With a thrust of 1,420 metric ton-force, Ariane 5 will climb vertically for the first seven seconds of its flight before pitching and rolling on a due-easterly departure path, embarking on a 20-minute flight across the Atlantic. The boosters will deliver 90% of the vehicle’s total thrust during the initial flight phase, providing the kick necessary to send over ten metric tons into a high-energy transfer orbit.

Ariane 5 will pass the sound barrier 49 seconds into the flight before hitting Maximum Dynamic Pressure just after the T+1-minute mark. The twin boosters will finish their job two minutes and 22 seconds into the mission via a pyrotechnic separation from the core stage which will continue uphill powered by the single Vulcain 2 main engine, guzzling down 300 Kilograms of cryogenics every second of flight.

>>Flight Profile

Three minutes and 15 seconds into the flight, Ariane 5 will be sufficiently high in altitude to drop its two fairing halves, revealing the dual-payload stack for the rest of the journey into orbit. The core stage will shut down at T+8 minutes and 53 seconds and separate from the upper stage six seconds later to clear the way for ignition of the 62.7-Kilonewton HM-7B engine at T+9:03.

The upper stage will fire for 16 minutes and 20 seconds to boost the vehicle’s speed to 9.4 Kilometers per second in order to reach the desired elliptical orbit.

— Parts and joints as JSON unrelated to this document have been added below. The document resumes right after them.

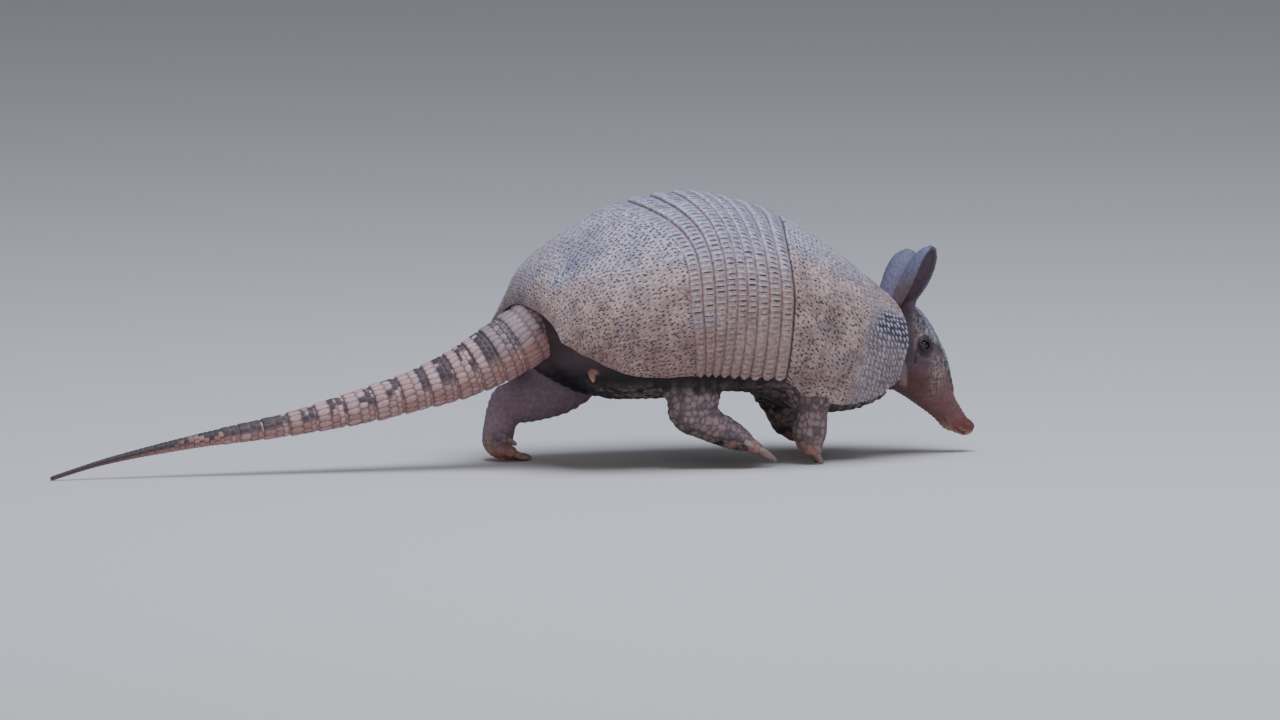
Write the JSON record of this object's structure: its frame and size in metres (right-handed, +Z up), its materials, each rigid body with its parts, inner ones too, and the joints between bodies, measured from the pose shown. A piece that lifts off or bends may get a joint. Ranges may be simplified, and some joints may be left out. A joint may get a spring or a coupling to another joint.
{
  "type": "nine-banded armadillo, life-size still model",
  "caption": "Life-size still model of a walking nine-banded armadillo: domed bony shell with jointed bands, ringed tapering tail, long snout, upright ears and clawed feet, one hind foot lifted.",
  "frame": {"origin": "centre of the bounding box at the floor the animal stands on", "axes": "+X is the way the animal faces, +Y its left side, +Z up"},
  "size_m": [0.6706, 0.154, 0.1904],
  "materials": {
    "shell_scutes": "matt pinkish brown horn-covered bone scutes with dark pits",
    "head_scutes": "matt dark scutes with pale edges",
    "tail_scutes": "matt pink ridged scutes with dark blotches",
    "tail_tip_scales": "matt dark small scales",
    "belly_skin": "dull dark purplish brown wrinkled skin",
    "leg_skin": "dull dark skin with low tan scales",
    "face_skin": "dull reddish wrinkled skin",
    "ear_skin": "dull granular purplish grey skin",
    "claw_horn": "satin pale horn",
    "eye": "wet glossy black"
  },
  "bodies": {
    "root": {"shoulder_shield": "shell_scutes", "pelvic_shield": "shell_scutes", "band_1": "shell_scutes", "band_2": "shell_scutes", "band_3": "shell_scutes", "band_4": "shell_scutes", "band_5": "shell_scutes", "band_6": "shell_scutes", "band_7": "shell_scutes", "band_8": "shell_scutes", "band_9": "shell_scutes", "trunk": "belly_skin", "hind_leg_right": "leg_skin", "hind_foot_right": "leg_skin", "claw_hind_right_1": "claw_horn", "claw_hind_right_2": "claw_horn", "claw_hind_right_3": "claw_horn", "claw_hind_right_4": "claw_horn", "claw_hind_right_5": "claw_horn", "hind_leg_left": "leg_skin", "hind_foot_left": "leg_skin", "claw_hind_left_1": "claw_horn", "claw_hind_left_2": "claw_horn", "claw_hind_left_3": "claw_horn", "claw_hind_left_4": "claw_horn", "claw_hind_left_5": "claw_horn", "front_leg_right": "leg_skin", "front_foot_right": "leg_skin", "claw_front_right_1": "claw_horn", "claw_front_right_2": "claw_horn", "claw_front_right_3": "claw_horn", "claw_front_right_4": "claw_horn", "front_leg_left": "leg_skin", "front_foot_left": "leg_skin", "claw_front_left_1": "claw_horn", "claw_front_left_2": "claw_horn", "claw_front_left_3": "claw_horn", "claw_front_left_4": "claw_horn", "neck": "face_skin", "head_shield": "head_scutes", "ear_left": "ear_skin", "eye_left": "eye", "ear_right": "ear_skin", "eye_right": "eye", "head": "face_skin", "tail_base": "belly_skin", "tail_ring_1": "tail_scutes", "tail_ring_2": "tail_scutes", "tail_ring_3": "tail_scutes", "tail_ring_4": "tail_scutes", "tail_ring_5": "tail_scutes", "tail_ring_6": "tail_scutes", "tail_ring_7": "tail_scutes", "tail_ring_8": "tail_scutes", "tail_ring_9": "tail_scutes", "tail_ring_10": "tail_scutes", "tail_ring_11": "tail_scutes", "tail_ring_12": "tail_scutes", "tail_tip": "tail_tip_scales"}
  },
  "joints": []
}
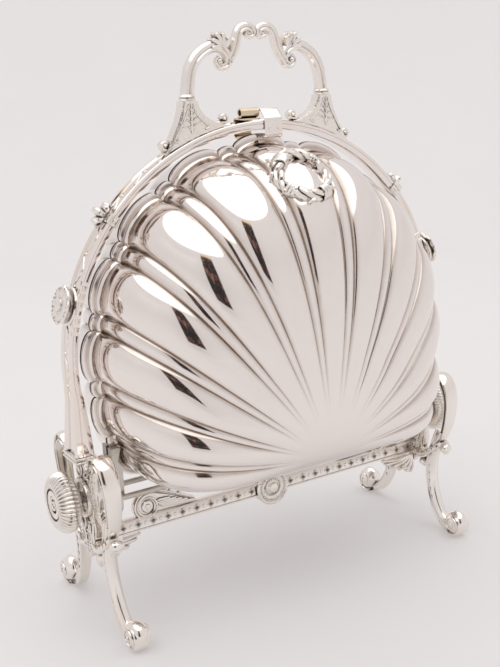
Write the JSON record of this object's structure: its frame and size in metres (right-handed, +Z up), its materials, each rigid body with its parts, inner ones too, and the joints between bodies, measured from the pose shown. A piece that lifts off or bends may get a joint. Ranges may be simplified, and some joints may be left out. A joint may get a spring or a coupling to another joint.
{
  "type": "folding biscuit box",
  "caption": "Folding biscuit box: two fluted shell halves hang in a hoop with a carrying handle and open sideways together on toothed hinges, over a footed stand.",
  "frame": {"origin": "on the floor, at the middle of the four feet", "axes": "+X along the hinges towards the right end frame, -Y towards the front half, +Z up"},
  "size_m": [0.2486, 0.1286, 0.2901],
  "materials": {
    "polished_silver": "polished silver plate with light wear",
    "cast_silver": "cast silver plate, darker in its recesses",
    "gilt_metal": "worn gilt sheet",
    "worn_steel": "bare worked metal"
  },
  "bodies": {
    "stand": {"arch_bow": "polished_silver", "carrying_handle": "cast_silver", "handle_socket_left": "cast_silver", "handle_socket_right": "cast_silver", "arch_ear_left": "cast_silver", "arch_ear_right": "cast_silver", "rosette_left": "cast_silver", "rosette_right": "cast_silver", "end_plate_left": "cast_silver", "end_plate_right": "cast_silver", "leg_front_left": "cast_silver", "leg_front_right": "cast_silver", "leg_rear_left": "cast_silver", "leg_rear_right": "cast_silver", "snail_knob_left": "cast_silver", "snail_knob_right": "cast_silver", "front_pivot_rod": "worn_steel", "rear_pivot_rod": "worn_steel", "stretcher": "cast_silver", "stretcher_scroll_left": "cast_silver", "stretcher_scroll_right": "cast_silver", "stretcher_leaf_left": "cast_silver", "stretcher_leaf_right": "cast_silver", "medallion_front": "cast_silver", "medallion_rear": "cast_silver"},
    "front_half": {"front_shell": "polished_silver", "front_sector_left": "worn_steel", "front_sector_right": "worn_steel", "front_catch": "polished_silver", "wreath": "cast_silver", "front_grille_pin": "worn_steel"},
    "rear_half": {"rear_shell": "polished_silver", "rear_sector_left": "worn_steel", "rear_sector_right": "worn_steel", "rear_catch": "polished_silver", "rear_grille_pin": "worn_steel"},
    "front_flap": {"front_grille": "gilt_metal"},
    "rear_flap": {"rear_grille": "gilt_metal"}
  },
  "joints": [
    {"name": "front_half_swing", "type": "hinge", "parent": "stand", "child": "front_half", "pos_m": [0, -0.008, 0.064], "axis": [1, 0, 0], "range_deg": [0, 90]},
    {"name": "rear_half_swing", "type": "hinge", "parent": "stand", "child": "rear_half", "pos_m": [0, 0.008, 0.064], "axis": [1, 0, 0], "range_deg": [-90, 0]},
    {"name": "front_flap_swing", "type": "hinge", "parent": "front_half", "child": "front_flap", "pos_m": [0, -0.004, 0.071], "axis": [1, 0, 0], "range_deg": [-45, 0]},
    {"name": "rear_flap_swing", "type": "hinge", "parent": "rear_half", "child": "rear_flap", "pos_m": [0, 0.004, 0.071], "axis": [1, 0, 0], "range_deg": [0, 45]}
  ],
  "couplings": [
    {"joint": "rear_half_swing", "follows": "front_half_swing", "ratio": -1},
    {"joint": "front_flap_swing", "follows": "front_half_swing", "ratio": -0.5},
    {"joint": "rear_flap_swing", "follows": "front_half_swing", "ratio": 0.5}
  ]
}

After injection, 25 minutes into the flight, Stage 2 will employ its Hydrazine thrusters for an elaborate orbital dance – separating Star One D1 at T+29 minutes, dropping off the Sylda at T+32 minutes and sending off JCSat-15 at T+43 minutes – all headed into slightly different directions to ensure no close encounters in the hours and days after launch.

For Ariane 5, the mission ends after one hour and 15 minutes with the usual avoidance maneuvers and passivation of the second stage by venting propellant tanks and powering down systems.